Records to use:
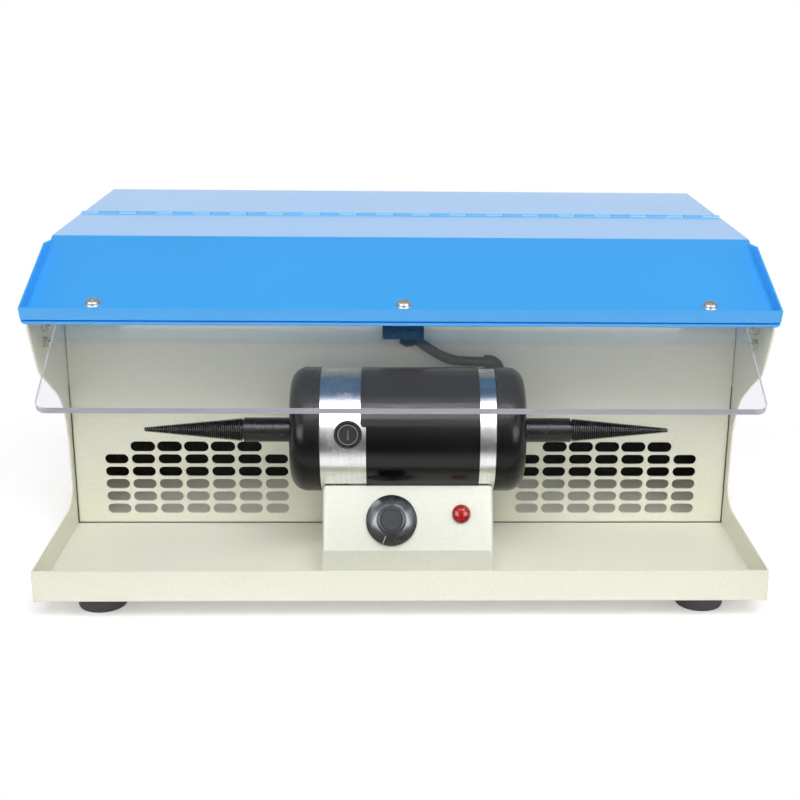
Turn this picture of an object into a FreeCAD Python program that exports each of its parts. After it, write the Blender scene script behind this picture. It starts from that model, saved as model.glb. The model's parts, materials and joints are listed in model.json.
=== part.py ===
* * *
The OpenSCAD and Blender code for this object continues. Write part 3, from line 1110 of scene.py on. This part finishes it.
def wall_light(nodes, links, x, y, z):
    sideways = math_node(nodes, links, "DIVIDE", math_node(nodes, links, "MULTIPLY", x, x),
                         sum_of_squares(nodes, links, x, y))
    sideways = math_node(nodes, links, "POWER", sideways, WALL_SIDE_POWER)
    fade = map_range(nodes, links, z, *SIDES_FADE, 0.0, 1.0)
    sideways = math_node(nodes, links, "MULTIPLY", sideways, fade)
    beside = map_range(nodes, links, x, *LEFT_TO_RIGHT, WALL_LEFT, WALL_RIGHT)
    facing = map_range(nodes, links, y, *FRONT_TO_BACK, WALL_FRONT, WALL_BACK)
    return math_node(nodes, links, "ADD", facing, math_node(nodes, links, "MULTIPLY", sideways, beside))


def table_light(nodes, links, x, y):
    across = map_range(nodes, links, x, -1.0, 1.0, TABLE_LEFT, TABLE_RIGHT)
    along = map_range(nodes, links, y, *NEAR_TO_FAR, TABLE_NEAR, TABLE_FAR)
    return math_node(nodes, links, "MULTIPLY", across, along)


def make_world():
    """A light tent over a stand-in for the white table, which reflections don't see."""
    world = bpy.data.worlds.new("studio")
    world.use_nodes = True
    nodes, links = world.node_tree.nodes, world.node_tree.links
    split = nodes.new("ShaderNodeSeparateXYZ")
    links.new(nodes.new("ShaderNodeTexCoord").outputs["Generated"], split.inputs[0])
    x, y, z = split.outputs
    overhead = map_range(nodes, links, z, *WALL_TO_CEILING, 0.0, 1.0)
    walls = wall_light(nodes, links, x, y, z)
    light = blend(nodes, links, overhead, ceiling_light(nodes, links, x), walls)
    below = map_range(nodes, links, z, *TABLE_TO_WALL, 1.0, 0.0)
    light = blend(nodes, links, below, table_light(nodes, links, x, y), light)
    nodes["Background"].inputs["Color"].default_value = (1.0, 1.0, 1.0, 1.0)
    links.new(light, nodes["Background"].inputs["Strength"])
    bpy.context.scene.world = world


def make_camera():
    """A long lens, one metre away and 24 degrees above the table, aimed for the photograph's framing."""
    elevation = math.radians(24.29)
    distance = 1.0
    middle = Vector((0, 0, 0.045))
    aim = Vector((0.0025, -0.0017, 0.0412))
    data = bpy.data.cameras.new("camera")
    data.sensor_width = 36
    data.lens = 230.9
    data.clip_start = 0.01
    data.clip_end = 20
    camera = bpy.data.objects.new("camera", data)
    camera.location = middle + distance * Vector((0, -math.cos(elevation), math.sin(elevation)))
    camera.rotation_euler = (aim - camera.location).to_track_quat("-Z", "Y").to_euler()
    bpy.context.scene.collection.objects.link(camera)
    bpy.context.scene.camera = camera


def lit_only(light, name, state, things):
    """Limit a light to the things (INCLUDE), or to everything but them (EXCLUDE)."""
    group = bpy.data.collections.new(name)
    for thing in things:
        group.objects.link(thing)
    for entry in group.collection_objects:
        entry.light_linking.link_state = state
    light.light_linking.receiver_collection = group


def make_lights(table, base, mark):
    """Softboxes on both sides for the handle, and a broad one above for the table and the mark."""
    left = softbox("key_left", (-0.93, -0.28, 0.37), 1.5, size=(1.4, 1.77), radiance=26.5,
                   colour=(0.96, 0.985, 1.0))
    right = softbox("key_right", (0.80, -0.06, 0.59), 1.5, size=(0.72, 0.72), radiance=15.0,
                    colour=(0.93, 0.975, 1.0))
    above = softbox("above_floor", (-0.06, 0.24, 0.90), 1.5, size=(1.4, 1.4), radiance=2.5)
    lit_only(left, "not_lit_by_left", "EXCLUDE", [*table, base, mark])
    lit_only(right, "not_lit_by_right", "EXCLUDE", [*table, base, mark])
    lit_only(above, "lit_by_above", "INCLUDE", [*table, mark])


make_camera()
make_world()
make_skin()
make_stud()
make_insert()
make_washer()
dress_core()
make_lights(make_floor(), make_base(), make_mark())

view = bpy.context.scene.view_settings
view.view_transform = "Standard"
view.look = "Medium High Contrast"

What to work on:
Search the lines for the word "this" and report how many contain it, by number only.

Output of the task:
2